- Directed by: Rupert Kathner
- Written by: Rupert Kathner
- Produced by: Rupert Kathner
- Starring: Bob Chitty Albie Henderson
- Narrated by: Charles Tingwell
- Cinematography: Rupert Kathner Harry Malcolm
- Edited by: Alex Ezard
- Production company: Australian Action Pictures
- Distributed by: British Empire Films
- Release date: 17 August 1951;
- Running time: 70 minutes
- Country: Australia
- Language: English

= The Glenrowan Affair =

1951 film

The Glenrowan Affair is a 1951 film about Ned Kelly from director Rupert Kathner. It was Kathner's final film and stars VFL star Bob Chitty as Kelly. At the time of its release it was nominated as one of the worst films ever made in Australia.

==Plot==
An unnamed artist (Rupert Kathner) is sketching in Kelly country, near Benalla. He meets a bushman known as "Old Dinny," who, the film infers, is Dan Kelly, having survived the shootout at Glenrowan. The film flashes back to the story of the Kelly gang.

==Cast==
- Bob Chitty as Ned Kelly
- Albie Henderson as Joe Byrne
- Ben Crowe as Dan Kelly
- Bill Wright as Steve Hart
- John Fernside as Father Gibney
- Charles Tasman as Commissioner Nicholson (Note: In reality Nicholson was a superintendent during the Kelly Outbreak. The position of commissioner was actually held by Standish.)
- Charles Webb as Superintendent Hare
- Edward Smith as Superintendent Standish
- Frank Ransome as Sergeant Steele
- Stan Tolhurst as the blacksmith
- "Beatrice Kay" (Alma Brooks) as Kate Kelly
- Wendy Roberts as Mrs Skillion
- "Hunt Angels" (Rupert Kathner) as Aaron Sherritt
- Dore Norris as Mrs Jones
- Joe Brennan as the bank manager
- Arthur Helmsley as the old man
- Bud Tingwell as Narrator

==A Message to Kelly==
In August 1947 Harry Southwell arrived in Benalla, Victoria, to make a film about the Ned Kelly story, A Message to Kelly. It was based on a script by Melbourne journalist Keith Manzie, with Rupert Kathner as assistant director. Kathner was in the area trying to raise funds for a film about Adam Lindsay Gordon.

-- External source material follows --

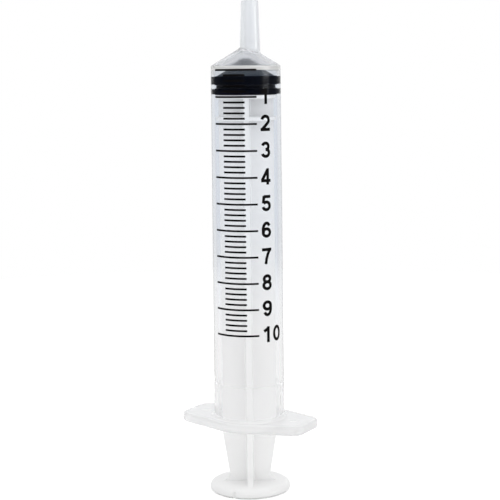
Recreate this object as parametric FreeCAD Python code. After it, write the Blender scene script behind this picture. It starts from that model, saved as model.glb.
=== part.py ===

Southwell and Kathner formed a company, Benalla Film Productions, and raised finance for the film. Football star Bob Chitty, who was coaching in the region, was cast as Ned Kelly. Mervyn Murphy assisted with sound recording equipment. Despite vocal opposition from descendants of the Kellys, filming began in September 1947.

In October, Southwell left the project and Kathner took over. In November Benalla announced they wanted a director to replace Kathner.

==The Glenrowan Affair==
Kathner returned in December 1947 with finance from a new company, Australian Action Pictures, intending to make his own Ned Kelly film, based on his own script. Australian Action Pictures was formed with capital of £25,000. For a time it seemed two rival Kelly films would be made in the area. Advertisements were printed clarifying they would be made by different people.

Eventually Benalla Film Productions ceased production on their Ned Kelly movie and Kathner made his. He used Bob Chitty to play the lead but recast all the other roles, including Carlton footballer Ben Crone.

Filming began January 1948. Exteriors were shot in and around Benalla. Studio scenes were filmed in the new studio of Commonwealth Film Laboratories in Sydney in January 1950.

==Reception==
Reviews were poor and distribution limited. The critic for the Sun Herald stated that:
This near-unendurable stretch of laboured, amateurish film-making is something that the developing Australian film industry will wish to forget-swiftly and finally... A film made on a shoe-string (as this obviously was) could still achieve a little crude vitality. This one isn't even robust enough for the unconscious humour (and there is plenty of that) to be really enjoyable. The script is dreary, the photography more often out of-focus than in, the editing is unimaginative and the acting petrified. It would be misplaced kindness, in fact, to try and ferret out a redeeming feature.
The film was given its first screening in Victoria at Benalla. Townspeople were worried relatives of the Kellys would cause trouble. However, the screening was accompanied by audience laughter. Nonetheless the screening raised £400 for charity.

Australian film critic Michael Adams later included The Glenrowan Affair on his list of the worst ever Australian films, along with Kathner's Phantom Gold.

Filmink argued "The photography is nice as are the locations; The Glenrowan Affair is not a very good film, but you can enjoy it in the right spirit, with all those fake beards, ham acting and out of focus photography."